The approach to regulate ICOs varies in every country. Some countries have completely prohibited them, while some are developing the regulations. For instance, according to a report published by law firm Clifford Chance, some regulations are as follows:
The Australian Securities and Investments Commission (ASIC) drafted an information sheet to provide guidance on raising funds through ICOs. The information sheet confirms the legal position of an ICO depending on how it is structured, operated and the rights offered with the token.
If the offering associated with the security offered is covered by the Australian Corporations Act, then it is regulated similarly. If it is beyond the Act’s scope, it will fall under general and the country’s consumer laws.
- United States
ICOs are subject to the US Securities Exchange Commission (SEC) regulations and US security laws. According to these laws, the sale and offer of tokens should be either registered or exempted from registration.
- United Kingdom
The Financial Conduct Authority (FCA) in the UK has issued several warnings related to ICOs. FCA has stated that whether or not an ICO falls within its boundaries will be evaluated on a case-to-case basis. FCA has also mentioned that ICOs are very risky and speculative investments.
- An initial coin offering is an activity to raise capital in the blockchain and cryptocurrency environment.
- ICOs are similar to IPOs.
- Any company or cryptocurrency startup willing to build a new coin or app can raise funds through an ICO after creating a whitepaper.
- As of May 2021, the ICOs are governed with little or no regulator interventions. But the security offered may fall under other jurisdictions.
Frequently Asked Questions (FAQs)
- What are the advantages of an initial coin offering?
Some of the benefits associated with ICO are:
- Anyone can participate: In an IPO, only accredited investors having worth of US$ 1 million can participate. However, in ICO, anyone can participate as there are no preconditions required to be fulfilled.
- Token liquidity: The token sold in an ICO has a value, which fits worldwide.
- No middleperson: Once the cryptocurrency is launched, it is made available to all buyers and sellers on the crypto exchange.
- Quick and less expensive: Founders can raise funds through an ICO quickly when compared to other traditional methods. An ICO is less expensive than other conventional routes of raising funds, mainly because it is traded online. For instance, in 2014, Ethereum raised US$ 2.3 million in the first 12 hours of launching.
- What are the disadvantages of an initial coin offering?
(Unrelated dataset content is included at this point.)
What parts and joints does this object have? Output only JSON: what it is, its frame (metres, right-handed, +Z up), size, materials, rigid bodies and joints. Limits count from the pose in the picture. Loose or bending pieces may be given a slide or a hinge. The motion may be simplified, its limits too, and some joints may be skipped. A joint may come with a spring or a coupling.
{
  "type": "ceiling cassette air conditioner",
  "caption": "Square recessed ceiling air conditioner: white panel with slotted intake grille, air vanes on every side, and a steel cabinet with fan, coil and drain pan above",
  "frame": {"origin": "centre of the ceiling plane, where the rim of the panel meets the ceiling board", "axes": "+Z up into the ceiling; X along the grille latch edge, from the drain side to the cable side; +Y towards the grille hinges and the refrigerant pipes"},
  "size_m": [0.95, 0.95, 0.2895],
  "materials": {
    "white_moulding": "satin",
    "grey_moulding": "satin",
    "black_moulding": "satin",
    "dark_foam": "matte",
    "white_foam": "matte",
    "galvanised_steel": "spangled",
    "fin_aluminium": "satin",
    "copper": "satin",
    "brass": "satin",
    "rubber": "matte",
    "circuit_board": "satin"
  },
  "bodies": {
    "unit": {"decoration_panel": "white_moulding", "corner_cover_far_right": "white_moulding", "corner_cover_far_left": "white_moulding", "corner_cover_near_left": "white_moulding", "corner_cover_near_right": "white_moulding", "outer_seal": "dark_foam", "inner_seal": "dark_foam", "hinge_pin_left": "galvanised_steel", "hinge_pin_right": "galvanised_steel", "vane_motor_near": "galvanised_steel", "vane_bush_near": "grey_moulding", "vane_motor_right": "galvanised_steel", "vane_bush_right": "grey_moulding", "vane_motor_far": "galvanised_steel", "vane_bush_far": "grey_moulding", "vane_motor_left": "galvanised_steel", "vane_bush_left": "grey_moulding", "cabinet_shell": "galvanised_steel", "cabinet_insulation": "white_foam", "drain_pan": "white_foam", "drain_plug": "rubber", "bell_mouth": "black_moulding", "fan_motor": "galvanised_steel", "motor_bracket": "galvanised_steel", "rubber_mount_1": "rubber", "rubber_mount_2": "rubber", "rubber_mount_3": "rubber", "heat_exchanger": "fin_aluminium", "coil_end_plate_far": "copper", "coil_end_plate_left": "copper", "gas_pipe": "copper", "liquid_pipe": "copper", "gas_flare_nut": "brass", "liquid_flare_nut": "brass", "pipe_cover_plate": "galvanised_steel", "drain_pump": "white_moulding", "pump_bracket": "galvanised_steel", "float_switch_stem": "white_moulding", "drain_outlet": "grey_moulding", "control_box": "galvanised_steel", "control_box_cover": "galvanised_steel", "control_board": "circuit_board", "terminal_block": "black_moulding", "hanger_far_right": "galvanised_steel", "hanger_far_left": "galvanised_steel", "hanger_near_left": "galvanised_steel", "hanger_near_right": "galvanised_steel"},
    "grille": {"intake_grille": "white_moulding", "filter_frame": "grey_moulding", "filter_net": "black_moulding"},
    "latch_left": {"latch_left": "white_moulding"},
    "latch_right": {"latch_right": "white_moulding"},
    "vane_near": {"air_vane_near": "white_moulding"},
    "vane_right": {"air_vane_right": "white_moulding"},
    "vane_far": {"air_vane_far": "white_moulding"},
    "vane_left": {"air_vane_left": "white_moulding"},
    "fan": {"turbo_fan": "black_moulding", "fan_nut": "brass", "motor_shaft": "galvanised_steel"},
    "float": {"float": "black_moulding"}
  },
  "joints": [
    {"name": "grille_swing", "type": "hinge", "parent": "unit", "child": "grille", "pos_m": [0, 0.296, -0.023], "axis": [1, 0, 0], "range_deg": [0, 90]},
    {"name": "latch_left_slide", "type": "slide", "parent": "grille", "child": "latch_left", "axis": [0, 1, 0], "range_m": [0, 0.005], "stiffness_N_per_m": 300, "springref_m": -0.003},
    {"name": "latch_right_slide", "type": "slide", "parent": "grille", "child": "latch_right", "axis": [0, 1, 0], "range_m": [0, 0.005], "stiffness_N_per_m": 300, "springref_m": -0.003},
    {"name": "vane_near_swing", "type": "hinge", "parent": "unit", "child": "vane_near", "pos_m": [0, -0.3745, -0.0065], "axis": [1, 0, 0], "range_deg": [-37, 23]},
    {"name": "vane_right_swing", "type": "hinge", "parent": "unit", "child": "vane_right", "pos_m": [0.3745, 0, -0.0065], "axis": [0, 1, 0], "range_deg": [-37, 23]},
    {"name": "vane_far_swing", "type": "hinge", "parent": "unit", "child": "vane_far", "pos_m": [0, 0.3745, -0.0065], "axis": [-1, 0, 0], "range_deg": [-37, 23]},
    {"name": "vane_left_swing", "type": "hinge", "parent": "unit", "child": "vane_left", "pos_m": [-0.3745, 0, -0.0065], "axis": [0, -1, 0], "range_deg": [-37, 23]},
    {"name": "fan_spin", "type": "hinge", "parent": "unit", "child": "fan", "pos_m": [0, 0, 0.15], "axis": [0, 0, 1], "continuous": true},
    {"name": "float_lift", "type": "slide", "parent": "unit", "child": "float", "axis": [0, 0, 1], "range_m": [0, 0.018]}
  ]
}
- There are many investors who invest in ICOs in the hopes of getting instant returns. In the current scenario, most ICOs are unregulated, leading to huge scams and misinformed investors becoming its victims.
- ICOs are easy to hack. Fraudsters may send phishing emails or hack the issuer’s IT systems. For instance, Mt Gox was hacked in 2014.
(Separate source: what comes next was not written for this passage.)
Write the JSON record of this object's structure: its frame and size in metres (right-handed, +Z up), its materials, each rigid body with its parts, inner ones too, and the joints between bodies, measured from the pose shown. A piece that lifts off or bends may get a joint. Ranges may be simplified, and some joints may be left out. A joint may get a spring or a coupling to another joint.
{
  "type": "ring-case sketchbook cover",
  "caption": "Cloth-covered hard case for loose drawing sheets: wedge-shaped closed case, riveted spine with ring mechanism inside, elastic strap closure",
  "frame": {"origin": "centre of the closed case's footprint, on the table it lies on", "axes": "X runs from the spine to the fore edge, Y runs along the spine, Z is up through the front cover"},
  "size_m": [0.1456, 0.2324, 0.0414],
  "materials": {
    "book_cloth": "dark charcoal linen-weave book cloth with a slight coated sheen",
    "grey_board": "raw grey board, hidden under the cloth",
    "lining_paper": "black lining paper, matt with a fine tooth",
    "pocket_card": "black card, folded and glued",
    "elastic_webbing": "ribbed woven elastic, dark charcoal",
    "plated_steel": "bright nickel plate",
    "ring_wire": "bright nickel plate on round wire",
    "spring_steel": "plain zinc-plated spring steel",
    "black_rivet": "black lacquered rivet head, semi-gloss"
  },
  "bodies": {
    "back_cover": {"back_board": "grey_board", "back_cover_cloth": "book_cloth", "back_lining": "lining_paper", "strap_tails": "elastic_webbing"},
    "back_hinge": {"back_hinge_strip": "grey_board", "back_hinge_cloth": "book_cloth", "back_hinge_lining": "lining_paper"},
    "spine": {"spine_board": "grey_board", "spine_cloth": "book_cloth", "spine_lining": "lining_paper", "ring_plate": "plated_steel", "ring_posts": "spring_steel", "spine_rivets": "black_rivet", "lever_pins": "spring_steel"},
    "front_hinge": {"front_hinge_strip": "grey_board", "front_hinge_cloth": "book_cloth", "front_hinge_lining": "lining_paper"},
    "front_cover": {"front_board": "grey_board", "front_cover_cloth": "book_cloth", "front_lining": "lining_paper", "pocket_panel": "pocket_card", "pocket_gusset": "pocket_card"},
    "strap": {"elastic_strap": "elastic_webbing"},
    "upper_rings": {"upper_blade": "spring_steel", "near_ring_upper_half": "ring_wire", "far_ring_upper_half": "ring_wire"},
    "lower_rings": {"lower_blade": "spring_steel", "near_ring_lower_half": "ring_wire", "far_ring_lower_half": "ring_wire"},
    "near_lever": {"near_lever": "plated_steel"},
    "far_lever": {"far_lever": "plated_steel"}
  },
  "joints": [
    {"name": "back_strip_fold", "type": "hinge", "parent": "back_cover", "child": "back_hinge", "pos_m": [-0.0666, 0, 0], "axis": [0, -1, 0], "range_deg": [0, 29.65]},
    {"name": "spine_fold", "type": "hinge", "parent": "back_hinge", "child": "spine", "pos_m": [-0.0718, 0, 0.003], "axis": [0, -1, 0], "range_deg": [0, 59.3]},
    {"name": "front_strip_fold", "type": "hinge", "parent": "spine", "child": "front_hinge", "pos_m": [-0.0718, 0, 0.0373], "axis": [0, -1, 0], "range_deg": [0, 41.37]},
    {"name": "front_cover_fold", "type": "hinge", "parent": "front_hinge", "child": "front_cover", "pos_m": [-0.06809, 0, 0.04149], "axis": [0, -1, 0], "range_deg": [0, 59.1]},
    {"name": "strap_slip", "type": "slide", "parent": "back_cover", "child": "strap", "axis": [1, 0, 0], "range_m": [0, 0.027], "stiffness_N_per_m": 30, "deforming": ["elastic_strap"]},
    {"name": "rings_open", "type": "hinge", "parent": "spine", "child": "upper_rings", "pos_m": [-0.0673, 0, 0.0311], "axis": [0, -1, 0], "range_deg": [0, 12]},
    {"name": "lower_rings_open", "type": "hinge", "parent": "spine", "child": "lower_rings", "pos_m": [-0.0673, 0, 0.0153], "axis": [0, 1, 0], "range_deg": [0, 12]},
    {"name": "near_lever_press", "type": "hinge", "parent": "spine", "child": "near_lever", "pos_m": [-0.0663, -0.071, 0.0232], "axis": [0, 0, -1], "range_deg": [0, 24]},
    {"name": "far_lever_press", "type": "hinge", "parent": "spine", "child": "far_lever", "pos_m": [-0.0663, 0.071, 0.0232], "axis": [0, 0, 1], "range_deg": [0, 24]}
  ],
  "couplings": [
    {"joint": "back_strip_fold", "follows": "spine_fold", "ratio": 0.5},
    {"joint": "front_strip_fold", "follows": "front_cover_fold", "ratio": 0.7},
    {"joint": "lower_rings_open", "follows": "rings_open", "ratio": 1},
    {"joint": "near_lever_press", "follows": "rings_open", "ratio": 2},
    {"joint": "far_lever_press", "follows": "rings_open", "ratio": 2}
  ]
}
- A fraudster may choose the pump-and-dump scheme to earn high profits.
- How does initial coin offering differ from initial public offering?
Under an ICO, a startup tries to sell an idea or the concept of a project to enter the market. In an IPO, an already established private company dilutes its shareholdings to the public.
An ICO involves the sale of coins or tokens, tokenized securities (shares in a business) and utility tokens. On the other hand, an IPO dilutes the ownership of founders by issuing selling shares.
- What are Security Token Offerings?
Tokenized securities (also known as security tokens and tokenized stocks) are digital cryptocurrencies or tokens representing equity shares in an organization. These tokens offer the same benefits as traditional securities and, in addition, the benefits related to digital currency like transparency, instant settlement, etc.
Security token offering (STO) is the offering of tokenized securities on the cryptocurrency exchange or security token exchange. STOs are issued in compliance with the legislation in the location where they are offered. They are of three kinds:
- Equity Tokens
- Debt Tokens
- Asset-backed Tokens
Praetorian Group was the first firm to register the platform with the SEC to offer an STO in March 2018.